Columns in every table have their names and they identify the kind of information is stored in them.

Each row stores information about one object. In the student table below, you can see that the column names reflect the kind of data contained in them, so in the column name there are names of students, in the columns graduation_year there is the year of their graduation, etc.

Each row corresponds to exactly one student.

[ Insert table here ]

Notation:

Lets use the notation:

pet (id, name, owner_id)

The above means that we have a table named pet which has the following columns: id, name, and owner_id. This information will be enough for you to work with the tables in our exercise.

SQL:

So, how do we get in touch with our database? We use the so-called Structured Query Language. Of course, no one uses the full name, we just call it SQL for short.

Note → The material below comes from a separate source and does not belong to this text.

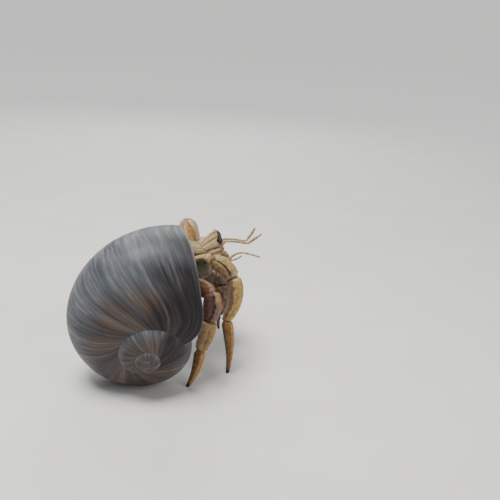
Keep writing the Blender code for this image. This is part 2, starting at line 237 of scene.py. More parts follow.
def growTube(bm, route, sizes, across, plan, sides, outline=None):
    # rings along a route; plan lists each ring's place and scale; x and y are on the unit circle
    layer = bm.verts.layers.float_vector["part"]
    made = bmesh.ops.create_circle(bm, cap_ends=False, radius=1.0, segments=sides)
    verts = made["verts"]
    for vert in verts:
        vert[layer] = (vert.co.x, vert.co.y, 0.0)
    edges = list({edge for vert in verts for edge in vert.link_edges})
    tube = list(verts)
    for index, (t, scale) in enumerate(plan):
        if index:
            made = bmesh.ops.extrude_edge_only(bm, edges=edges)
            verts, edges = newVerts(made), newEdges(made)
            tube += verts
        else:
            first = edges
        along = (curveAt(route, t + 0.01) - curveAt(route, t - 0.01)).normalized()
        side = squareTo(across, along)
        up = along.cross(side)
        width, depth = curveAt(sizes, t) * scale
        middle = curveAt(route, t)
        for vert in verts:
            x, y, _ = vert[layer]
            vert[layer] = (x, y, t)
            if outline:
                x, y = outline(x, y, t)
            vert.co = middle + side * width * x + up * depth * y
    for rim in (first, edges):
        bmesh.ops.contextual_create(bm, geom=rim)
    return tube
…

All relational databases understand SQL, but each of them has a slightly different dialect, so to speak.

Thanks to SQL, you’ll be able to make queries in each database environment.

Queries

Just as the name suggests, queries are questions that we ask to find out some information about the data stored in the database.

Databases can do amazing things - they don’t only return the data you ask for, they can actually do advanced calculations on the tables. You’ll see for yourself!

Coding


SELECT *
FROM user;

SELECT tells your databases that you want to select data. FROM user tells the database to select data from the table user.

Finally, the asterisk (*) tells the database you want to see all columns in this table.

Remember that it’s good practice to always end your SQL command with a semicolon (;). A semicolon is like a period at the end of the sentence. It tells the database that you’re done with your command.

Filtering Data

Conditional Operators

  • OR

  • AND

  • BETWEEN

    • Always check how BETWEEN works
  • NOT

We can also include even more conditions by using parentheses, according to our needs.

  • LIKE

    • Allows for the use of the percentage sign %
  • NOT NULL

    • There can be NULL values, I.e. fields with unknown, missing values.
    • To check whether a column has a value, we use a special instruction IS NOT NULL.

If you’re looking for null values…

  • IS NULL

Remember, NULL is a special value. It means that some piece of information is missing or unknown.

Also, NULL = NULL is NEVER true in SQL!

Mathematical Operators

You can:

  • Add (+)

  • Subtract (-)

  • Multiply (*)

  • Divide (/)

Multiple Tables

In big databases we always use multiple tables. This also means that we often want to get data from more than one table at a time.

Joining results from multiple tables

Say we have two tables:


Director (id, name, birth_year);

Movie (id, title, production_year, director_id)

If we want data from both tables, we can simply do:


SELECT *
FROM movie, director;

How would the data be presented? There’s 8 movies, and 5 directors. Will it be 5? 8? Or will it get added together to be 13?

Thing is, none of those numbers are correct, we actually get 40 rows. The numbers multiply, 8 * 5 = 40. This is because SQL takes every single movie and joins it with every possible director.

In other words, SQL doesn’t know what to do with the results from the two tables, so it gave you every possible connection.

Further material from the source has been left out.